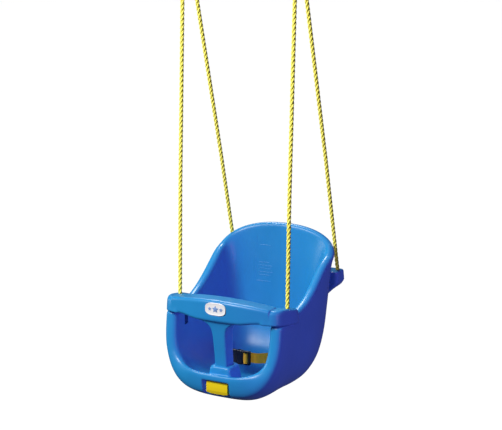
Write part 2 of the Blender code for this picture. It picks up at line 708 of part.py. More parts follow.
def buckle_plug(surface, parent):
    """The left half: the threaded frame, and a guide and two sprung arms that enter the socket."""
    plug = plate("buckle_plug", -1, 0.0002, PLUG_BODY + 0.026, 0.0055, 0.0204, surface, parent, 0.0015)
    cut_slots(plug, -1, PLUG_BODY, parent)
    join(plug, plate("guide", 1, -0.0030, SOCKET_CASE - 0.0040, 0.0022, 0.0030, None, parent))
    for sign in (-1, 1):
        for near, far, low, high in ((-0.0030, 0.0108, 0.0110, 0.0145), (0.0045, 0.0105, 0.0140, 0.0170)):
            low_z, high_z = sorted((BELT_Z + sign * low, BELT_Z + sign * high))
            join(plug, box("arm", (BUCKLE_X + near, BELT_Y - 0.0032, low_z), (BUCKLE_X + far, BELT_Y + 0.0032, high_z),
                           None, parent))
    return plug


# ---- hardware -----------------------------------------------------------------------------------


def d_ring(side, surface):
    """A ring with a straight lower bar for the ropes' eyes and a round top that hangs."""
    centre_z = -RING_DROP
    corner = 0.008
    points = []
    for k in range(9):
        x = -RING_BAR_HALF + 2 * RING_BAR_HALF * k / 8
        points.append((x, centre_z))
    for k in range(1, 5):
        a = -pi / 2 + radians(100) * k / 4
        points.append((RING_BAR_HALF + corner * cos(a), centre_z + corner + corner * sin(a)))
    top_z = RING_WIRE_R
    rise = top_z - (centre_z + corner * 1.2)
    half = RING_BAR_HALF + corner
    for k in range(1, 20):
        a = pi * k / 20
        flat = abs(cos(a)) ** 0.8 * (1 if cos(a) >= 0 else -1)
        points.append((half * flat, centre_z + corner * 1.2 + rise * sin(a) ** 0.9))
    for k in range(4):
        a = pi + radians(-10) + radians(100) * k / 4
        points.append((-RING_BAR_HALF + corner * cos(a), centre_z + corner + corner * sin(a)))
    middle = side * HOLE_X
    name = "ring_left" if side < 0 else "ring_right"
    return tube(name, [(middle + x, 0.0, z) for x, z in points], RING_WIRE_R, surface, None, 2, True)


def rope_stop(name, side, front, surface, parent):
    up, _, _ = rope_direction(front)
    ceiling = 0.056 if front else 0.017
    start = rope_start(side, front, ceiling + GAP)
    profile = [(0.0, 0.0078), (0.002, STOP_R), (0.012, STOP_R), (STOP_LENGTH - 0.003, 0.0085), (STOP_LENGTH, 0.0068)]
    return turned(name, profile, start, -up, surface, parent, 18)


def rope_ferrule(name, side, front, surface, parent):
    """An oval sleeve pressed over the rope and its tail."""
    up, inward, length = rope_direction(front)
    aside = eye_aside(front)
    top = rope_start(side, front, 0.0) + up * length + Vector((aside, 0, 0))
    middle = top + inward * (TAIL_SPACING / 2) - up * FERRULE_DROP
    across = Vector((1, 0, 0))

    def oval(at, radius):
        outline = []
        for k in range(20):
            a = 2 * pi * k / 20
            shift = TAIL_SPACING / 2 * (1 if sin(a) > 0 else -1)
            if abs(sin(a)) < 1e-9:
                shift = 0.0
            outline.append(at + across * radius * cos(a) + inward * (radius * sin(a) + shift))
        return outline

    low = middle - up * FERRULE_LENGTH / 2
    high = middle + up * FERRULE_LENGTH / 2
    sleeve = loft(name, [oval(low, 0.0068), oval(low + up * 0.001, 0.0078), oval(high - up * 0.001, 0.0078),
                         oval(high, 0.0068)], surface, parent)
    cut(sleeve, loft("bore", [oval(low - up * 0.01, ROPE_R + GAP), oval(high + up * 0.01, ROPE_R + GAP)], None, parent))
    return sleeve


def belt_screw(side, steel, parent):
    name = "belt_screw_left" if side < 0 else "belt_screw_right"
    washer_name = "belt_washer_left" if side < 0 else "belt_washer_right"
    y, z = ANCHOR_Y, belt_height(ANCHOR_X)
    face = ANCHOR_X - WEB_THICK - 2 * GAP
    washer = turned(washer_name, [(0, 0.0085), (0.0012, 0.0085)], (side * face, y, z), (-side, 0, 0), steel, parent, 20)
    cut(washer, rod("hole", (side * (face + 0.01), y, z), (side * (face - 0.01), y, z), 0.0025, None, parent, 14))
    head = face - 0.0012 - GAP
    profile = [(0.0, 0.0030), (0.0008, 0.0048), (0.0026, 0.0056), (0.00261, 0.0021), (0.0155, 0.0021), (0.0168, 0.0008)]
    return turned(name, profile, (side * (head - 0.0026), y, z), (side, 0, 0), steel, parent, 14)


# ---- the whole swing ----------------------------------------------------------------------------


def clear_scene():
    for item in list(bpy.data.objects):
        bpy.data.objects.remove(item)


def empty(name, matrix, parent=None):
    guide = bpy.data.objects.new(name, None)
    bpy.context.scene.collection.objects.link(guide)
    guide.parent = parent
    guide.matrix_local = matrix
    return guide


def move_origin(piece, point):
    """Put a moving piece's origin on its joint, leaving its shape where it is."""
    piece.data.transform(Matrix.Translation(-Vector(point)))
    piece.location = point


def build():
    clear_scene()
    blue = material("seat_plastic", (0.016, 0.190, 0.590), 0.38)
    yellow = material("latch_plastic", (0.850, 0.680, 0.010), 0.40)
    rope = material("rope", (0.800, 0.740, 0.090), 0.75)
    webbing = material("webbing", (0.760, 0.560, 0.040), 0.85)
    black = material("buckle_plastic", (0.012, 0.013, 0.020), 0.45)
    white = material("badge_plastic", (0.850, 0.860, 0.880), 0.35)
    steel = material("steel", (0.560, 0.570, 0.580), 0.30, 1.0)

    # the seat swings about the rings' lower bars, and is drawn in a frame of its own
    hang = Matrix.Translation((0, 0, -RING_DROP)) @ Matrix.Rotation(RECLINE, 4, "X")
    swing_axis = empty("swing_axis", hang)
    frame = empty("seat_frame", Matrix.Translation((0, -BAR_Y, -BAR_Z)), swing_axis)

    seat_bucket(blue, frame)
    move_origin(t_bar(blue, frame), (0, (FOOT_FRONT + FOOT_BACK) / 2, FOOT_TOP))
    badge_solid("badge", 0.0, -0.0959, -0.0998, white, frame, 0.0008)
    move_origin(latch(yellow, frame), (0, LATCH_PIN_Y, LATCH_PIN_Z))
    rod("latch_pin", (-0.0485, LATCH_PIN_Y, LATCH_PIN_Z), (0.0485, LATCH_PIN_Y, LATCH_PIN_Z), LATCH_PIN_R,
        steel, frame, 14)
    latch_spring(steel, frame)
    for side, word in ((-1, "left"), (1, "right")):
        d_ring(side, steel)
        for front, place in ((True, "front"), (False, "rear")):
            ceiling = 0.056 if front else 0.017
            tube(f"rope_{place}_{word}", rope_points(side, front, ceiling - GAP), ROPE_R, rope, frame, 2)
            rope_stop(f"rope_stop_{place}_{word}", side, front, black, frame)
            rope_ferrule(f"rope_ferrule_{place}_{word}", side, front, steel, frame)
        belt_screw(side, steel, frame)
    ribbon("belt_strap_right", strap_path(BUCKLE_X + SOCKET_CASE), 1, webbing, frame)
    ribbon("belt_strap_left", strap_path(-BUCKLE_X + PLUG_BODY), -1, webbing, frame)
    buckle_socket(black, frame)
    move_origin(buckle_plug(black, frame), (BUCKLE_X, BELT_Y, BELT_Z))


build()
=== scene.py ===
"""Toddler bucket swing: the detailed surfaces, materials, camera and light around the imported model.

Pieces are drawn in the seat frame, whose origin is midway between the front bar's two rope holes, and
are carried into the row frame by SEAT. Everything is in metres.
"""
import json
from math import cos, sin, radians, pi, hypot

import bmesh
import bpy
import numpy as np
from mathutils import Matrix, Vector
from mathutils.bvhtree import BVHTree

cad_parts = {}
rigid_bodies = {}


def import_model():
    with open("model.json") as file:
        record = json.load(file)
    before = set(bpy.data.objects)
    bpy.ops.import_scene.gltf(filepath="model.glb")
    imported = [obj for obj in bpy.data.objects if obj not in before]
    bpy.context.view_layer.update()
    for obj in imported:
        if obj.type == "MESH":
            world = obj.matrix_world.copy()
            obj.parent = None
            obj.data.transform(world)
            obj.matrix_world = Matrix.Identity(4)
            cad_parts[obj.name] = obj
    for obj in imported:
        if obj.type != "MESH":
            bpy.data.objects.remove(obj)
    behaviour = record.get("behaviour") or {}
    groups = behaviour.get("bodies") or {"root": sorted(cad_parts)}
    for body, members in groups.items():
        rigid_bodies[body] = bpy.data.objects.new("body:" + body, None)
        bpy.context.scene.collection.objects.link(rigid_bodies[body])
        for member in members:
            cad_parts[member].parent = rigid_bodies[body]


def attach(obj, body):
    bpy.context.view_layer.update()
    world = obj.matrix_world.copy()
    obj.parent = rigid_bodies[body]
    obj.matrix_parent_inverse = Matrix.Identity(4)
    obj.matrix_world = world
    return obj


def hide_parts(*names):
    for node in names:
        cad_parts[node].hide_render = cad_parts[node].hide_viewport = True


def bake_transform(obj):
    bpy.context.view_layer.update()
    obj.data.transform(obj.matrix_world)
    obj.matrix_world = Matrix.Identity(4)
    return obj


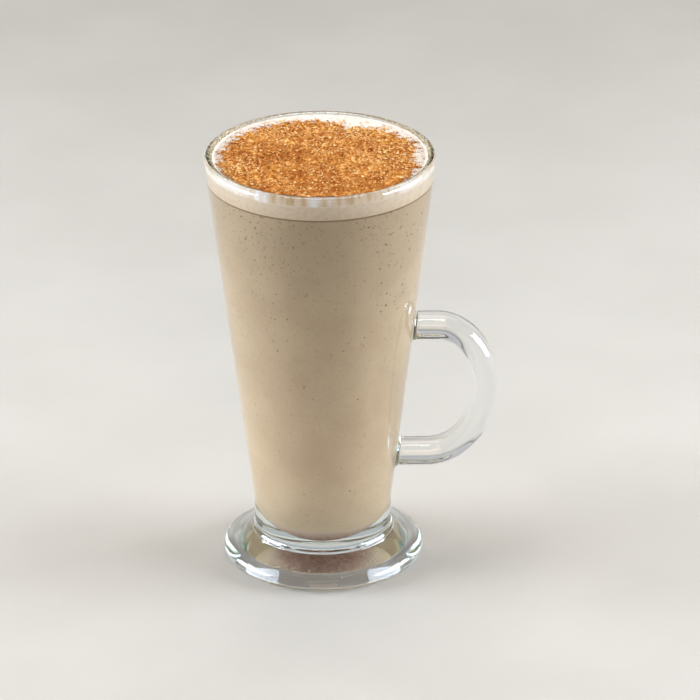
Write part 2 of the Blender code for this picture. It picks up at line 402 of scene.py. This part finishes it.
def milkyTea():
    # black tea simmered with milk: opaque and smooth, a darker line of fine spice under the foam;
    # the spice dust in it is too fine to see, so it is drawn as a faint grain of 1.1 mm
    look, tree, shader = newMaterial("simmered milk tea", Roughness=0.5, IOR=1.35, Specular_IOR_Level=0.0)
    place = addNode(tree, "ShaderNodeTexCoord")
    cloud = addNode(tree, "ShaderNodeTexNoise",
                    inputs={"Scale": perMetre(chai["cloudSize"]), "Detail": 3.0, "Distortion": 0.6},
                    links={"Vector": (place, "Object")})
    body = addNode(tree, "ShaderNodeValToRGB", links={"Fac": (cloud, "Fac")},
                   stops=list(zip((0.3, 0.7), chai["hexes"])))
    grain = addNode(tree, "ShaderNodeTexNoise", inputs={"Scale": perMetre(chai["grainSize"]), "Detail": 2.0},
                    links={"Vector": (place, "Object")})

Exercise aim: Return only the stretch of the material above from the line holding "-1, webbing, frame)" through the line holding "cad_parts[member].parent = rigid_bodies[body]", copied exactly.

Task output:
    ribbon("belt_strap_left", strap_path(-BUCKLE_X + PLUG_BODY), -1, webbing, frame)
    buckle_socket(black, frame)
    move_origin(buckle_plug(black, frame), (BUCKLE_X, BELT_Y, BELT_Z))


build()
=== scene.py ===
"""Toddler bucket swing: the detailed surfaces, materials, camera and light around the imported model.

Pieces are drawn in the seat frame, whose origin is midway between the front bar's two rope holes, and
are carried into the row frame by SEAT. Everything is in metres.
"""
import json
from math import cos, sin, radians, pi, hypot

import bmesh
import bpy
import numpy as np
from mathutils import Matrix, Vector
from mathutils.bvhtree import BVHTree

cad_parts = {}
rigid_bodies = {}


def import_model():
    with open("model.json") as file:
        record = json.load(file)
    before = set(bpy.data.objects)
    bpy.ops.import_scene.gltf(filepath="model.glb")
    imported = [obj for obj in bpy.data.objects if obj not in before]
    bpy.context.view_layer.update()
    for obj in imported:
        if obj.type == "MESH":
            world = obj.matrix_world.copy()
            obj.parent = None
            obj.data.transform(world)
            obj.matrix_world = Matrix.Identity(4)
            cad_parts[obj.name] = obj
    for obj in imported:
        if obj.type != "MESH":
            bpy.data.objects.remove(obj)
    behaviour = record.get("behaviour") or {}
    groups = behaviour.get("bodies") or {"root": sorted(cad_parts)}
    for body, members in groups.items():
        rigid_bodies[body] = bpy.data.objects.new("body:" + body, None)
        bpy.context.scene.collection.objects.link(rigid_bodies[body])
        for member in members:
            cad_parts[member].parent = rigid_bodies[body]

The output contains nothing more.